The theory was soon validated by experimental results, and Gell-Mann's work won the Nobel Prize in physics in 1969. But crunching the numbers in Gell-Mann's theory also led to the conclusion that other, more exotic particles could exist, such as the pentaquark: a group of four quarks and an antiquark. Over the past several decades, people have seen hints of pentaquarks in experimental data, but those all turned out to be false leads.

In the current study, Wilkinson and his colleagues examined the decay of particles after collisions in the Large Hadron Collider (LHC), a 17-mile-long (27 kilometers) underground ring beneath Geneva, Switzerland. The team studied how a particular baryon known as lambda B decayed into three other particles: a proton, a particle known as J-psi and a charged kaon.

However, while analyzing data from these collisions, researchers noticed spikes that suggested the lambda B baryons took a pit stop on the way to decaying to these other three particles, transitioning into other, intermediate particles on the way.

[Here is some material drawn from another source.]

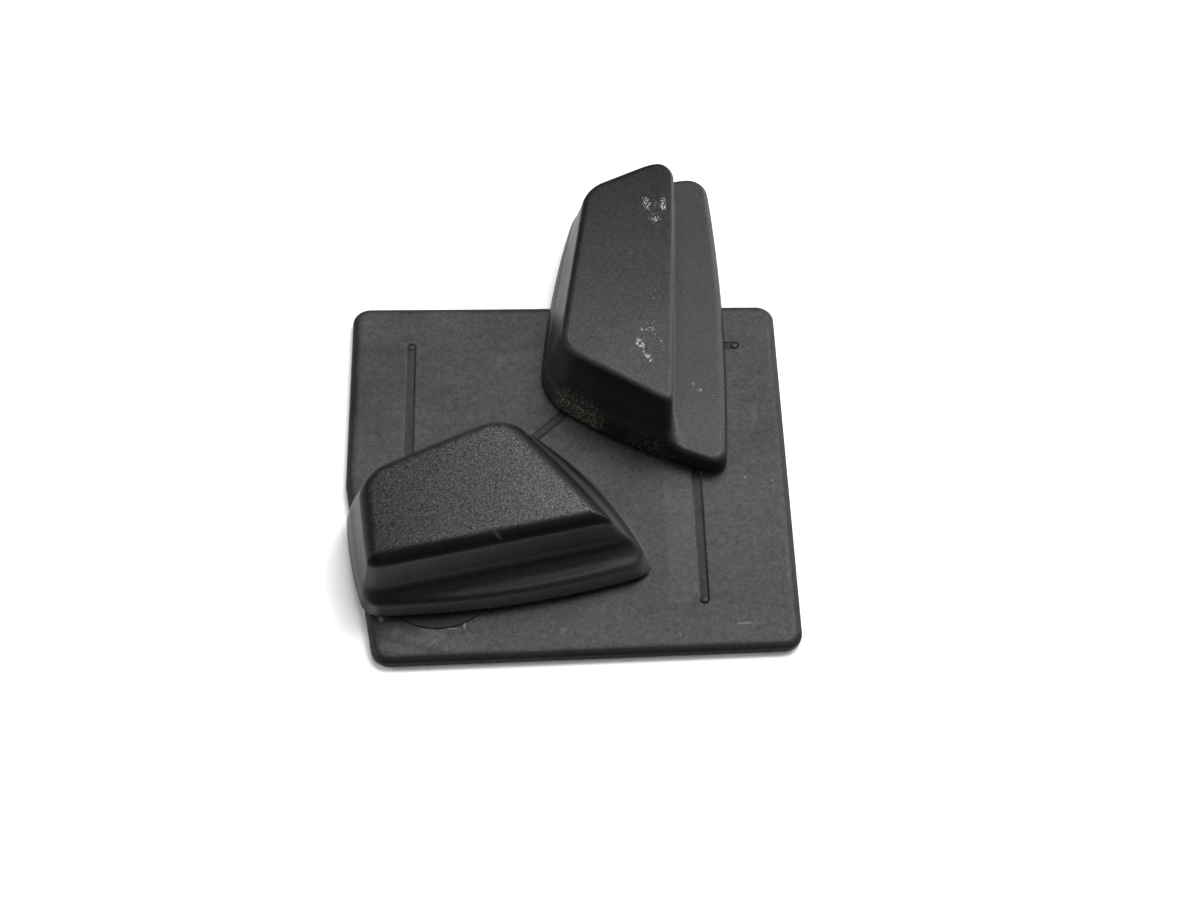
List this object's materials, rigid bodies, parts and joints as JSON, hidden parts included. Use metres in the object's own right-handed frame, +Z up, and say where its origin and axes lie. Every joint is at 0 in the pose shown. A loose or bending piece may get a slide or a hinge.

"We have examined all possibilities for these signals, and conclude that they can only be explained by pentaquark states," said study co-author Tomasz Skwarnicki, a physicist at Syracuse University in New York.

The new evidence for pentaquarks is much more robust than past hints because the LHC experiment uses a detector that identifies all the final states of the particles after a collision, study co-author Sheldon Stone, a physicist at Syracuse University, told Live Science in an email. As a result, the scientists can use mathematical detective work to better identify the intermediate decay states.

Based on the LHC data, the team concluded that these intermediate particles were pentaquarks made up of two up quarks, one down quark, one charm quark and one anti-charm quark. (Quarks come in six flavors: up, down, top, bottom, strange and charm.) The researchers have now submitted their findings to the journal Physical Review Letters.

The new results not only validate the Standard Model, the dominant physics theory that explains the mess of subatomic particles that make up the world, but they also raise new questions.

For instance, it's still not clear exactly how the pentaquarks are "glued" together. Some theories suggest that constituents of the pentaquark are tightly bound together, while others propose a loose association between the teeny subatomic particles. Understanding how the strong force binding pentaquarks work could be important in other arenas, too.

"This may be important in star formation, for example," Stone said.